The Final Year Spotlights the Ins and Outs of Government

By Allie Waxman


At the New York premiere of The Final Year, the filmmakers and subjects gathered to celebrate the film and reflect on the changing political landscape since the transition of power in January 2017. The documentary, which focuses on President Barack Obama’s final year in office and the foreign policy efforts of his administration, closely follows two top White House staffers, Deputy National Security Advisor Ben Rhodes and U.S. Ambassador to the United Nations, Samantha Power. Director Greg Barker was joined by Rhodes and his colleague Rumana Ahmed in a post-screening discussion.
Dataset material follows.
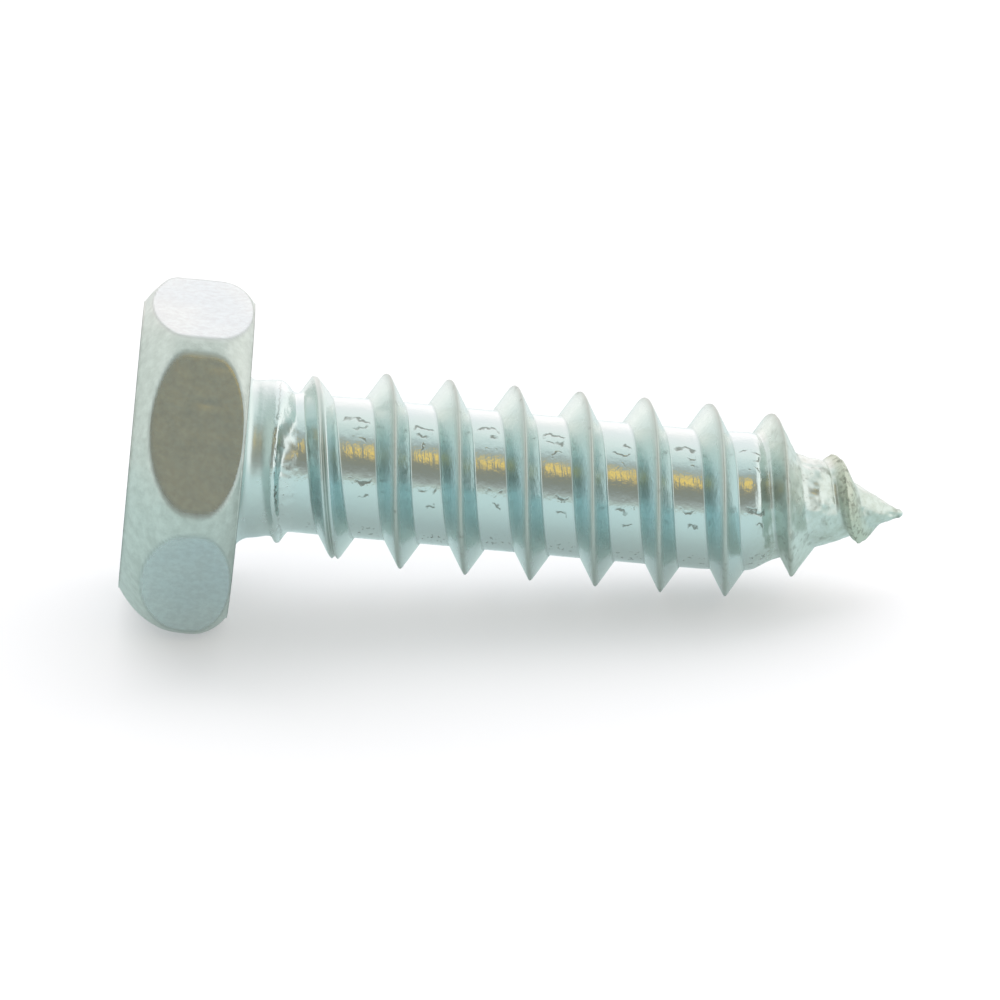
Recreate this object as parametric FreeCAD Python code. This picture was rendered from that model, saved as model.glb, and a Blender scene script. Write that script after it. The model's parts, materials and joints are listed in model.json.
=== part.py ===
"""Hex head sheet metal screw with a coarse rolled thread, lying at rest on its head and its thread.

The screw is built along X: the bearing face under the head is at x = 0, the head reaches to minus X
and the point to plus X. It is then tilted and set down, so that Z points up from what it lies on.
"""
import FreeCAD, Part
import math
import os
from FreeCAD import Vector

# Head, in millimetres
across_flats = 7.78
head_height = 2.70
corner_relief = 0.137
shoulder_length = 1.00
shoulder_drop = 0.55
bevel_length = 1.91
bevel_drop = 1.11
bevel_stand_off = 0.205
bevel_shift_up = 0.10
bevel_shift_back = 0.16

# Neck, core and point, in millimetres and degrees
shank_length = 16.30
neck_diameter = 3.86
neck_length = 0.90
neck_step_angle = 45.0
under_head_fillet = 0.30
root_diameter = 3.40
point_angle = 46.0
point_tip_radius = 0.09

# Rolled thread, in millimetres, degrees and turns
pitch = 1.60
major_diameter = 4.72
crest_land = 0.09
flank_angle = 62.0
first_crest = 0.99
first_crest_drop = 0.37
run_in_turns = 1.5
taper_length = 3.55
taper_angle = 62.0
bare_point_length = 0.40
run_out_turns = 0.35

# Fineness of the helical rails
rail_points_per_turn = 12

crown_radius = across_flats / math.sqrt(3) - corner_relief
neck_radius = neck_diameter / 2
root_radius = root_diameter / 2
crest_radius = major_diameter / 2
ridge_root_sink = (crest_radius - root_radius) / 4
flank_slope = math.tan(math.radians(flank_angle / 2))
point_half_angle = math.radians(point_angle / 2)
cone_apex = shank_length + point_tip_radius * (1 / math.sin(point_half_angle) - 1)
cone_start = cone_apex - root_radius / math.tan(point_half_angle)


def point(x, radius):
    """A point of a half section in the XZ plane."""
    return Vector(x, 0, radius)


def straight_edges(*places):
    points = [point(*place) for place in places]
    return [Part.LineSegment(a, b).toShape() for a, b in zip(points, points[1:])]


def arc_edge(start, middle, end):
    return [Part.Arc(point(*start), point(*middle), point(*end)).toShape()]


def revolved(edges):
    """Turn a closed half section round the X axis."""
    return Part.Face(Part.Wire(edges)).revolve(Vector(0, 0, 0), Vector(1, 0, 0), 360)


def crown_arc_radius(length, drop):
    """Radius of an arc that starts level and falls by drop over length."""
    return (length ** 2 + drop ** 2) / (2 * drop)


def crowned_bar(crown, level_end, face_x, length, drop):
    """Round bar at the crown radius from level_end, which then falls in an arc to face_x and goes on."""
    way = 1 if face_x > level_end else -1
    arc_radius = crown_arc_radius(length, drop)
    half_turn = math.asin(length / arc_radius) / 2
    crown_x = face_x - way * length
    rim = crown - drop
    middle = (crown_x + way * arc_radius * math.sin(half_turn), crown - arc_radius * (1 - math.cos(half_turn)))
    beyond = face_x + way * head_height
    return revolved(
        straight_edges((level_end, 0), (level_end, crown), (crown_x, crown))
        + arc_edge((crown_x, crown), middle, (face_x, rim))
        + straight_edges((face_x, rim), (beyond, rim), (beyond, 0), (level_end, 0))
    )


def head():
    """Round upset blank with six flats pressed into it: each flat ends in an oval where it meets the round.

    The shoulder by the bearing face is true to the axis. The bevel round the outer face sits off it.
    """
    corner = across_flats / math.sqrt(3)
    corners = [
        Vector(-head_height, corner * math.sin(math.radians(60 * k + 30)), corner * math.cos(math.radians(60 * k + 30)))
        for k in range(7)
    ]
    prism = Part.Face(Part.makePolygon(corners)).extrude(Vector(head_height, 0, 0))
    shoulder = crowned_bar(crown_radius, -head_height - shoulder_length, 0, shoulder_length, shoulder_drop)
    bevel = crowned_bar(crown_radius + bevel_stand_off, bevel_length, -head_height, bevel_length, bevel_drop)
    bevel.translate(Vector(0, bevel_shift_back, bevel_shift_up))
    return prism.common(shoulder).common(bevel)


def shank():
    """Fillet under the head, plain neck, step down to the thread's root, and the cone with its blunt tip."""
    fillet = under_head_fillet
    corner = fillet * (1 - math.sqrt(0.5))
    step = abs(neck_radius - root_radius) / math.tan(math.radians(neck_step_angle))
    tip = point_tip_radius
    cone_end = (shank_length - tip * (1 - math.sin(point_half_angle)), tip * math.cos(point_half_angle))
    tip_turn = (math.pi / 2 - point_half_angle) / 2
    tip_middle = (shank_length - tip * (1 - math.cos(tip_turn)), tip * math.sin(tip_turn))
    inside_head = -head_height / 2
    return revolved(
        straight_edges((inside_head, 0), (inside_head, neck_radius + fillet), (0, neck_radius + fillet))
        + arc_edge((0, neck_radius + fillet), (corner, neck_radius + corner), (fillet, neck_radius))
        + straight_edges(
            (fillet, neck_radius),
            (neck_length, neck_radius),
            (neck_length + step, root_radius),
            (cone_start, root_radius),
            cone_end,
        )
        + arc_edge(cone_end, tip_middle, (shank_length, 0))
        + straight_edges((shank_length, 0), (inside_head, 0))
    )


def core_radius(x):
    """Radius of the root cylinder, and of the cone past it."""
    return min(root_radius, (cone_apex - x) * math.tan(point_half_angle))


def turn_at(x):
    """Turns of the thread from its first crest on the underside to the place x."""
    return (x - first_crest) / pitch


def thread_marks():
    """Turns at which the ridge starts inside the neck, is full, starts to taper, fades and ends."""
    buried_drop = crest_radius - neck_radius + ridge_root_sink
    start = run_in_turns * (1 - buried_drop / first_crest_drop)
    end = turn_at(shank_length - bare_point_length)
    return [start, run_in_turns, turn_at(shank_length - taper_length), end - run_out_turns, end]


def ridge_section(turn):
    """Corners of the ridge at this turn as (x, radius): base, crest, crest, base."""
    start, full, tapers, fades, end = thread_marks()
    x = first_crest + pitch * turn
    core = core_radius(x)
    top = crest_radius
    half_root = crest_land / 2 + (crest_radius - root_radius) * flank_slope
    if turn < full:
        top -= first_crest_drop * (full - turn) / run_in_turns
    if turn > tapers:
        top -= (turn - tapers) * pitch * math.tan(math.radians(taper_angle / 2))
    if turn > fades:
        top += (core - ridge_root_sink - top) * (turn - fades) / (end - fades)
    if turn > tapers:
        half_root = crest_land / 2 + (top - core) * flank_slope
    slope = (half_root - crest_land / 2) / (top - core)
    base = max(core_radius(x + half_root) - ridge_root_sink, point_tip_radius / 3)
    half_base = crest_land / 2 + (top - base) * slope
    half_crest = crest_land / 2
    return (x - half_base, base), (x - half_crest, top), (x + half_crest, top), (x + half_base, base)


def on_turn(corner, turn):
    """Place (x, radius) at this turn: up from the underside, round the back and over, which is right-handed."""
    x, radius = corner
    angle = 2 * math.pi * turn
    return Vector(x, radius * math.sin(angle), -radius * math.cos(angle))


def ridge_piece(start, end):
    """Four ruled faces between the ridge's rails, from one turn to another."""
    steps = max(math.ceil((end - start) * rail_points_per_turn), 4)
    turns = [start + (end - start) * k / steps for k in range(steps + 1)]
    sections = [[on_turn(corner, turn) for corner in ridge_section(turn)] for turn in turns]
    rails = []
    for corner in range(4):
        rail = Part.BSplineCurve()
        rail.interpolate(Points=[section[corner] for section in sections], Parameters=turns)
        rails.append(rail.toShape())
    return [Part.makeRuledSurface(rails[k], rails[(k + 1) % 4]) for k in range(4)]


def ridge_end(turn):
    corners = [on_turn(corner, turn) for corner in ridge_section(turn)]
    return Part.Face(Part.makePolygon(corners + corners[:1]))


def thread_ridge():
    """The thread as one helical ridge, let into the neck at one end and into the cone at the other."""
    marks = thread_marks()
    faces = [ridge_end(marks[0]), ridge_end(marks[-1])]
    for start, end in zip(marks, marks[1:]):
        pieces = max(math.ceil(end - start), 1)
        stops = [start + (end - start) * k / pieces for k in range(pieces + 1)]
        for a, b in zip(stops, stops[1:]):
            faces += ridge_piece(a, b)
    shell = Part.makeShell(faces)
    shell.sewShape()
    ridge = Part.makeSolid(shell.Shells[0])
    if ridge.Volume < 0:
        ridge.reverse()
    return ridge


def rest_tilt():
    """Degrees by which the axis falls to the point, from the lower flat's near end to the last full crest."""
    flat_radius = across_flats / 2
    arc_radius = crown_arc_radius(shoulder_length, shoulder_drop)
    down_the_arc = min(crown_radius - flat_radius, shoulder_drop)
    flat_end = shoulder_length - math.sqrt(arc_radius ** 2 - (arc_radius - down_the_arc) ** 2)
    last_full_turn = math.floor(turn_at(shank_length - taper_length))
    crest_x = first_crest + pitch * last_full_turn + crest_land / 2
    return math.degrees(math.atan2(flat_radius - crest_radius, crest_x + flat_end))


def screw_at_rest():
    screw = head().fuse(shank()).fuse(thread_ridge()).removeSplitter().Solids[0]
    screw.rotate(Vector(0, 0, 0), Vector(0, 1, 0), rest_tilt())
    box = screw.optimalBoundingBox()
    screw.translate(Vector(-box.Center.x, -box.Center.y, -box.ZMin))
    return screw


os.makedirs("parts", exist_ok=True)
screw_at_rest().exportStep("parts/sheet_metal_screw.step")
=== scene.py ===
"""A zinc-plated hex head sheet metal screw lying on a pale floor.

The screw is one mesh. It is worked out round its own axis, in millimetres: along is measured from the
bearing face under the head towards the point, and round is the share of a turn from the underside, by the
back, the top and the front. It is then tilted and set down where the solid lies.
"""
import json
import math

import bmesh
import bpy
import numpy as np
from bpy.props import FloatProperty, FloatVectorProperty, IntProperty, PointerProperty
from mathutils import Matrix, Vector, noise


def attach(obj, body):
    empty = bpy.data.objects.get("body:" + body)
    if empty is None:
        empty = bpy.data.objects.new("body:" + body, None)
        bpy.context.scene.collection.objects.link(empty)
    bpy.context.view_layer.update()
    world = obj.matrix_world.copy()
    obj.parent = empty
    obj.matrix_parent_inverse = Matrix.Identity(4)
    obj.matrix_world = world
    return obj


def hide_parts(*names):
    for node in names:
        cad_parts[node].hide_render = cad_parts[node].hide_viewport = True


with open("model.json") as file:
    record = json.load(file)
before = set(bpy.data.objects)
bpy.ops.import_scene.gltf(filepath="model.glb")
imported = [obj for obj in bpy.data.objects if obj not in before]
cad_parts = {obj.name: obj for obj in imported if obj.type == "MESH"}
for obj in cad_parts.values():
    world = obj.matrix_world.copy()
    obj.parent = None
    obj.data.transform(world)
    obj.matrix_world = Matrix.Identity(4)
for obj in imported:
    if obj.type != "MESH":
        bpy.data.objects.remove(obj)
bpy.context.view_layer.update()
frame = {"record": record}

bl_info = {
    "name": "Hex Head Sheet Metal Screw",
    "version": (1, 0, 0),
    "blender": (4, 5, 0),
    "location": "3D View > Sidebar > Screw",
    "description": "Builds a rolled, zinc-plated hex head sheet metal screw and its pale stage",
    "category": "Object",
}

NODE = "sheet_metal_screw"
BEARING_MOUNT = "bearing_face"
BEARING_MOUNT_RADIUS = 3.0

# Below, sizes are in millimetres. A place with its half width is one pair: along the screw in millimetres,
# round it in shares of a turn, or on the thread in turns from the first crest on the underside. A range
# goes from where its effect is none to where it is full

# Start of the thread: its radius and half the width of its crest, both against turns
RUN_IN_START = -0.35
RUN_IN_RADII = ((-0.30, -0.12, 0.0, 0.5, 1.0, 1.4, 1.6), (1.70, 1.92, 2.05, 2.14, 2.27, 2.37, 2.50))
RUN_IN_LANDS = ((0.0, 0.5, 1.0, 1.5), (0.02, 0.05, 0.12, 0.06))
RUN_IN_LEAN = 0.35
RUN_IN_LEAN_AT = (0.5, 0.3)
# The groove that doubles the first crest
GROOVE_DEPTH = 0.08
GROOVE_HALF_WIDTH = 0.045
GROOVE_OPENS = (0.45, 0.7)
GROOVE_CLOSES = (1.5, 1.2)
# Crests, and the one that stands lower
CREST_CROWNING = 0.4
RIDGE_SOFTNESS = 0.02
ROOT_SOFTNESS = 0.016
LOW_CREST_DROP = 0.10
LOW_CREST_AT = (7.5, 0.3)
# Run-out, and the worn last ridge
RUN_OUT_DROP = 0.5
RUN_OUT_TURNS = 0.35
WORN_FORM_FROM = (7.9, 8.4)
WORN_FINISH_FROM = (7.7, 8.3)
WORN_LAND = 0.05
WORN_EDGE_DROP = 0.05
WORN_EDGE_HALF_WIDTH = 0.06
# How far the crest line strays along the screw: distance and place on the thread
STRAYS = ((-0.02, (7.5, 0.45)), (0.15, (0.0, 0.24)), (-0.10, (0.52, 0.22)), (0.065, (1.5, 0.3)))
STRAY_WAVE = 0.010
STRAY_WAVE_START = 1.0
STRAY_IN_FRONT = -0.085
STRAY_FRONT_AT = (0.70, 0.15)
STRAY_REACH = (0.78, 0.45)

# Neck, and the lap at its end, the seam, with its waves: height, waves per turn, start
NECK_SINK = 0.045
NECK_FROM_HEAD = (0.30, 0.74)
SEAM_SLANT_START = 0.31
SEAM_WAVES = ((0.012, 4, 0.6), (0.008, 9, 0.0))
LIP_RISE = 0.14
LIP_START = 0.38
LIP_CURVE = 1.8
LIP_AT = (0.76, 0.20)
STEP_LENGTH = 0.08
STEP_LENGTH_ON_TOP = 0.50
STEP_TOP_AT = (0.50, 0.17)
SHELF_RISE = 0.06
SHELF_RISES_BY = 0.06
SHELF_FALLS = (0.60, 0.15)
SHELF_AT = (0.66, 0.12)
UNDERCUT_DEPTH = 0.05
UNDERCUT_PAST_SEAM = 0.05
UNDERCUT_HALF_WIDTH = 0.035

# Cone, and the bulges of metal before and on it: height, place along, place round
CONE_SWELL = 0.07
CONE_SWELL_AT = (14.6, 0.75)
CONE_SOFTNESS = 0.08
BULGES = ((0.09, (12.75, 0.28), (0.99, 0.10)), (0.13, (14.2, 0.32), (0.50, 0.14)))
END_MARGIN = 0.05
TIP_SET_BACK = 0.03
TIP_RINGS = 5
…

Because an interview with New York Times Magazine portrayed him in a negative light, Rhodes paused before participating in the documentary. “If you feel like you’ve been burned by access, usually people recoil,” Rhodes explained. “I thought the opposite; I thought that a documentary filmmaker is someone who’s going to show nuance.” He also understood that his participation could “actually be a record that survives and that people could view 10 years from now,” giving his work more longevity than a typical press briefing. “If people don’t understand what we’re trying to do, I have a responsibility to let people see,” he stated.

“Tonight was bitter but it was also sweet to be reminded of what was possible” reflected Ahmed, who continued on the National Security Council eight days into Trump’s presidency. “I’m reminded, sitting here and watching this today, of what we did and what we can come back to doing. The pendulum will swing back.” When asked why she wanted to stay in her role, Ahmed commented she felt she could still make a difference by continuing the progress of the previous administration: “You have to hold onto hope to have the impetus to keep moving forward.”

The Obama administration’s foreign policy efforts included a focus on human rights issues globally and the ability to mobilize the international community. To that end the film depicts Samantha Power’s trips to Chad and Cameroon. “If we’re not showing up there, nobody else is,” Rhodes explained. “We play this role of organizing the international community to deal with problems like that, and right now nobody’s showing up.”

Rhodes continued, “As an institution, I worry about American diplomacy, which is what this film is about. I hope what this film does is galvanize people to want to do these jobs. There will be a need to re-stock the cohort of American diplomats to go back out there to these places and fix these problems which are going to get worse in the next few years.”